### SUPPLIED DATA
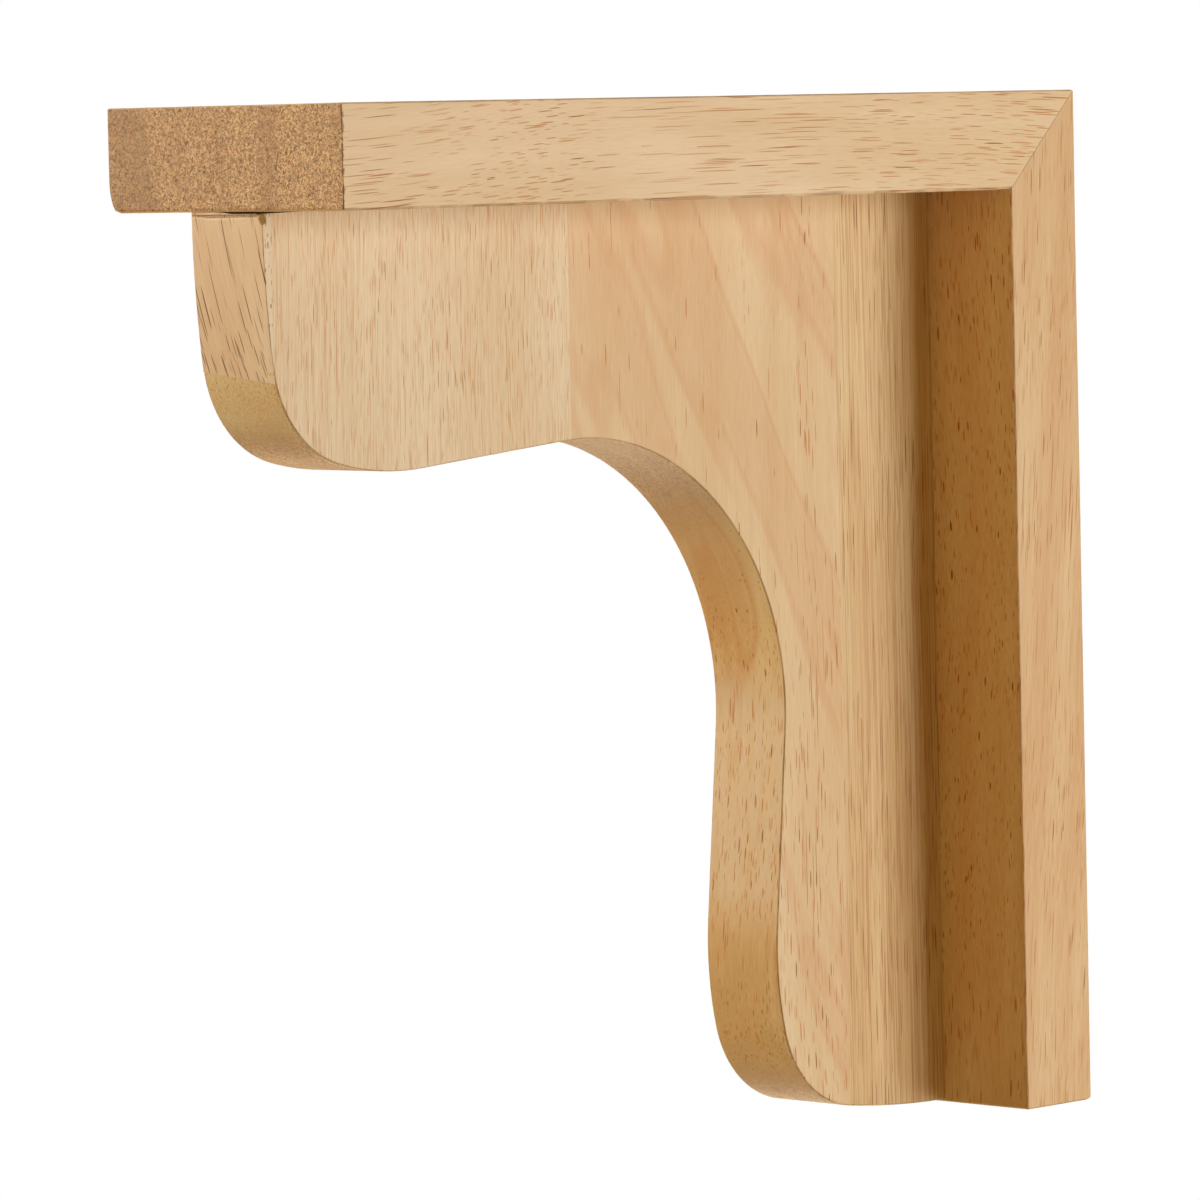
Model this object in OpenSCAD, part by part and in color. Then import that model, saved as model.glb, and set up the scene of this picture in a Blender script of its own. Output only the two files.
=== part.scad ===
// Wooden corbel bracket: two mitred plates and a shaped web, glued up from
// planed boards. The web is an edge-glued panel of upright staves.
// The origin is the centre of the face that lies on the wall. X runs along the
// width, the bracket stands out towards -Y, and +Z is up. Sizes are in millimetres.

/* [Overall] */
// How far the bracket stands out from the wall
projection = 203; // [165:1:260]
// Height of the bracket on the wall
height = 203; // [165:1:260]
// Width of both plates
plate_w = 63; // [40:1:100]

/* [Plates] */
// Thickness of the top plate
top_t = 19.5; // [12:0.5:30]
// Thickness of the back plate
back_t = 19.5; // [12:0.5:30]
// Radius of the sanded edges of both plates
edge_r = 0.8; // [0.2:0.1:3]

/* [Web] */
// Thickness of the web
web_t = 19; // [12:0.5:30]
// How far the web's two ends stay inside the ends of the plates
web_setback = 0.5; // [0:0.1:3]
// Depth of each limb of the web at its narrowest, from the plate it stands on
waist = 45.1; // [36:0.1:50]
// Length of each limb from the centre of the cove out to the limb's end
limb_run = 82.5; // [68:0.5:95]

/* [Lobes at the ends of the limbs] */
// How much deeper a lobe is than the waist
lobe_swell = 3.8; // [0.5:0.1:8]
// Distance from a limb's end back to the deepest point of its lobe
lobe_back = 34; // [28:0.5:45]
// Radius of the long curve under a lobe
lobe_r = 65; // [45:1:90]
// Radius of the round nose between a lobe and the limb's end
nose_r = 22; // [14:0.5:30]
// Radius of the slight bow of a limb's end
end_r = 220; // [150:5:400]

/* [Staves of the web] */
// Thickness of the thin strip on the front edge
strip_t = 2; // [0.8:0.1:12]
// Width of the front stave
front_stave_w = 77.5; // [40:0.1:100]
// Width of the stave against the back plate
back_stave_w = 28.5; // [10:0.5:35]

/* [Hidden] */

// Largest distance between a curve of the web and the flats that follow it
curve_tol = 0.01;
// How far the blocks that become the plates run past the mitre before it is cut
mitre_waste = 5;
// Sides of the full circle that an eased edge is a quarter of
edge_sides = 48;

// The outer and inner ends of the mitre, seen from the side as [Y, Z]
top_z = height / 2;
mitre_outer = [0, top_z];
mitre_inner = [-back_t, top_z - top_t];

// The web is laid out in its inner corner's own axes: the first runs along the
// arm, out from the back plate, and the second along the leg, down from the top plate.
arm_reach = projection - back_t - web_setback;
leg_reach = height - top_t - web_setback;
cove_r = min(arm_reach, leg_reach) - limb_run - waist;
cove_c = (waist + cove_r) * [1, 1];

// Where the seams between the staves lie, measured along the arm
front_seam = arm_reach - strip_t;
middle_seam = front_seam - front_stave_w;
back_seam = back_stave_w;

function heading(v) = atan2(v.y, v.x);
function swapped(points) = [for (i = [len(points) - 1:-1:0]) [points[i].y, points[i].x]];

// Points along an arc, without the first, near enough together to keep to curve_tol
function arc(c, r, from, to) =
    let (steps = ceil(abs(to - from) / (2 * acos(1 - curve_tol / r))))
    [for (i = [1:steps]) let (a = from + (to - from) * i / steps) c + r * [cos(a), sin(a)]];

// Centre of the circle of radius r that touches two larger circles from inside
function inner_touch(c1, r1, c2, r2, r) =
    let (gap = norm(c2 - c1),
         u = (c2 - c1) / gap,
         along = (pow(r1 - r, 2) - pow(r2 - r, 2) + gap * gap) / (2 * gap),
         out = sqrt(pow(r1 - r, 2) - along * along))
    c1 + along * u + out * [-u.y, u.x];

// A limb's three curves, for a limb of the given reach lying along the first axis
function end_c(reach) = [reach - end_r, 0];
function lobe_c(reach) = [reach - lobe_back, waist + lobe_swell - lobe_r];
function nose_c(reach) = inner_touch(end_c(reach), end_r, lobe_c(reach), lobe_r, nose_r);

// Direction in which the lobe's curve runs out into the straight that meets the cove
function straight_dir(reach) =
    let (v = cove_c - lobe_c(reach)) heading(v) - acos((lobe_r + cove_r) / norm(v));

// Edge of one limb, from the plate round the nose and lobe to the straight
function limb_edge(reach) =
    let (end_dir = heading(nose_c(reach) - end_c(reach)),
         nose_dir = heading(nose_c(reach) - lobe_c(reach)))
    concat([[reach, 0]],
           arc(end_c(reach), end_r, 0, end_dir),
           arc(nose_c(reach), nose_r, end_dir, nose_dir),
           arc(lobe_c(reach), lobe_r, nose_dir, straight_dir(reach)));

cove_from = straight_dir(arm_reach) - 180;
cove_to = -90 - straight_dir(leg_reach);
cove_start = cove_c + cove_r * [cos(cove_from), sin(cove_from)];

web_outline = concat([[0, 0]],
                     limb_edge(arm_reach),
                     [cove_start],
                     arc(cove_c, cove_r, cove_from, cove_to),
                     swapped(limb_edge(leg_reach)));

// Turns an outline seen from the side into a solid of the given width, centred on X
module across(width) {
    translate([-width / 2, 0, 0]) rotate([90, 0, 90]) linear_extrude(width) children();
}

// Rectangle with round corners, centred
module eased_rect(size, r) {
    square([size.x - 2 * r, size.y], center = true);
    square([size.x, size.y - 2 * r], center = true);
    for (x = [-1, 1], y = [-1, 1])
        translate([x * (size.x / 2 - r), y * (size.y / 2 - r)]) circle(r, $fn = edge_sides);
}

// Centred block whose twelve edges are eased, seen square in all three directions
module eased_block(size, r) {
    intersection() {
        translate([0, 0, -size.z / 2]) linear_extrude(size.z) eased_rect([size.x, size.y], r);
        translate([0, size.y / 2, 0]) rotate([90, 0, 0])
            linear_extrude(size.y) eased_rect([size.x, size.z], r);
        across(size.x) eased_rect([size.y, size.z], r);
    }
}

// The part of the web between two upright seams
module web_stave(from, to) {
    across(web_t) translate(mitre_inner) rotate(180) intersection() {
        polygon(web_outline);
        translate([from, 0]) square([to - from, leg_reach]);
    }
}

module top_plate() {
    length = projection + mitre_waste;
    color("#E0C29A") intersection() {
        translate([0, mitre_waste - length / 2, top_z - top_t / 2])
            eased_block([plate_w, length, top_t], edge_r);
        across(plate_w)
            polygon([mitre_outer, mitre_inner, [-projection, mitre_inner.y], [-projection, top_z]]);
    }
}

module back_plate() {
    length = height + mitre_waste;
    color("#D9B98C") intersection() {
        translate([0, -back_t / 2, top_z + mitre_waste - length / 2])
            eased_block([plate_w, back_t, length], edge_r);
        across(plate_w)
            polygon([mitre_outer, mitre_inner, [mitre_inner.x, -top_z], [0, -top_z]]);
    }
}

module web_front_strip() {
    color("#D9A868") web_stave(front_seam, arm_reach);
}

module web_front_stave() {
    color("#E2C295") web_stave(middle_seam, front_seam);
}

module web_middle_stave() {
    color("#DCB27E") web_stave(back_seam, middle_seam);
}

module web_back_stave() {
    color("#DDB88A") web_stave(0, back_seam);
}

top_plate();
back_plate();
web_front_strip();
web_front_stave();
web_middle_stave();
web_back_stave();
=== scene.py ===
"""Wooden corbel bracket: two mitred plates and a shaped web, glued up from planed rubberwood.

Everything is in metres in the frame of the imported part: the origin is the centre of the face
that lies on the wall, X runs along the width, the bracket stands out towards -Y, +Z is up.
The script shapes one mesh for each CAD solid, gives it its own wood, and sets the studio.
"""
import math
from types import SimpleNamespace

import bmesh
import bpy
from mathutils import Matrix, Vector, noise


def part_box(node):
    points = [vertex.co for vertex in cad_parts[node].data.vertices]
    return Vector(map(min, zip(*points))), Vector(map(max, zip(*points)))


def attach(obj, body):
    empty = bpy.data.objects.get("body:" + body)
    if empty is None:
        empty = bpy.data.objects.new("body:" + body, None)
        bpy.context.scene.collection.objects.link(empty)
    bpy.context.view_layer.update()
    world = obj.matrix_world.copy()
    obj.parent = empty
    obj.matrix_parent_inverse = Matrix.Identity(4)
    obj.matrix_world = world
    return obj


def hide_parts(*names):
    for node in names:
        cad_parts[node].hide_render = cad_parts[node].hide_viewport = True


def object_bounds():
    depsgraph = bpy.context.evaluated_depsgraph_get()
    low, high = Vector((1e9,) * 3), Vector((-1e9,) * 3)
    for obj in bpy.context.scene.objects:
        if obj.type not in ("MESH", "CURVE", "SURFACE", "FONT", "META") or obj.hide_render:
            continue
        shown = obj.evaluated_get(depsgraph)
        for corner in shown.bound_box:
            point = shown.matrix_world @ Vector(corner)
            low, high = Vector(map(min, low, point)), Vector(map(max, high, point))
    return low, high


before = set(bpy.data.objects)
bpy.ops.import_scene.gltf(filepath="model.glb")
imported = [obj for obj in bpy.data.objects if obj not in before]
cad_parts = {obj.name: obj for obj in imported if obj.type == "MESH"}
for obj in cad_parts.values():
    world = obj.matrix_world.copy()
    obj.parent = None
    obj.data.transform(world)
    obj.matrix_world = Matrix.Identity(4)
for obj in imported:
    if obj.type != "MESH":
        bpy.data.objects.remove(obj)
cad_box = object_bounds()

MM = 0.001


# ---------------------------------------------------------------- camera
VIEW_CENTRE = Vector((-0.0040, -0.1024, 0.0046))
VIEW_DISTANCE = 1.4164
VIEW_AZIMUTH = math.radians(44.09)
VIEW_ELEVATION = math.radians(3.686)
VIEW_ROLL = math.radians(-1.265)
LENS = 219.16
# The camera shows what is between these distances
SEEN_FROM, SEEN_TO = 0.05, 40.0


def direction(azimuth, elevation):
    """Unit vector from the object out to a place seen at these angles: azimuth 0 is in front."""
    return Vector((
        math.sin(azimuth) * math.cos(elevation),
        -math.cos(azimuth) * math.cos(elevation),
        math.sin(elevation),
    ))


def make_camera():
    outward = direction(VIEW_AZIMUTH, VIEW_ELEVATION)
    camera = bpy.data.objects.new("camera", bpy.data.cameras.new("camera"))
    camera.data.lens = LENS
    camera.data.clip_start = SEEN_FROM
    camera.data.clip_end = SEEN_TO
    aim = (-outward).to_track_quat("-Z", "Y").to_matrix() @ Matrix.Rotation(VIEW_ROLL, 3, "Z")
    camera.matrix_world = Matrix.Translation(VIEW_CENTRE + outward * VIEW_DISTANCE) @ aim.to_4x4()
    bpy.context.scene.collection.objects.link(camera)
    bpy.context.scene.camera = camera


# ---------------------------------------------------------------- nodes
MATH, RANGE, MIX = "ShaderNodeMath", "ShaderNodeMapRange", "ShaderNodeMix"
VECTOR, AXES, NOISE = "ShaderNodeVectorMath", "ShaderNodeSeparateXYZ", "ShaderNodeTexNoise"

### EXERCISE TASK
In the listing above, find the line containing "top_plate();" and the line containing "points = [vertex.co", then quote both, plus every line between them, exactly as written.

### REPLY TO THE EXERCISE
top_plate();
back_plate();
web_front_strip();
web_front_stave();
web_middle_stave();
web_back_stave();
=== scene.py ===
"""Wooden corbel bracket: two mitred plates and a shaped web, glued up from planed rubberwood.

Everything is in metres in the frame of the imported part: the origin is the centre of the face
that lies on the wall, X runs along the width, the bracket stands out towards -Y, +Z is up.
The script shapes one mesh for each CAD solid, gives it its own wood, and sets the studio.
"""
import math
from types import SimpleNamespace

import bmesh
import bpy
from mathutils import Matrix, Vector, noise


def part_box(node):
    points = [vertex.co for vertex in cad_parts[node].data.vertices]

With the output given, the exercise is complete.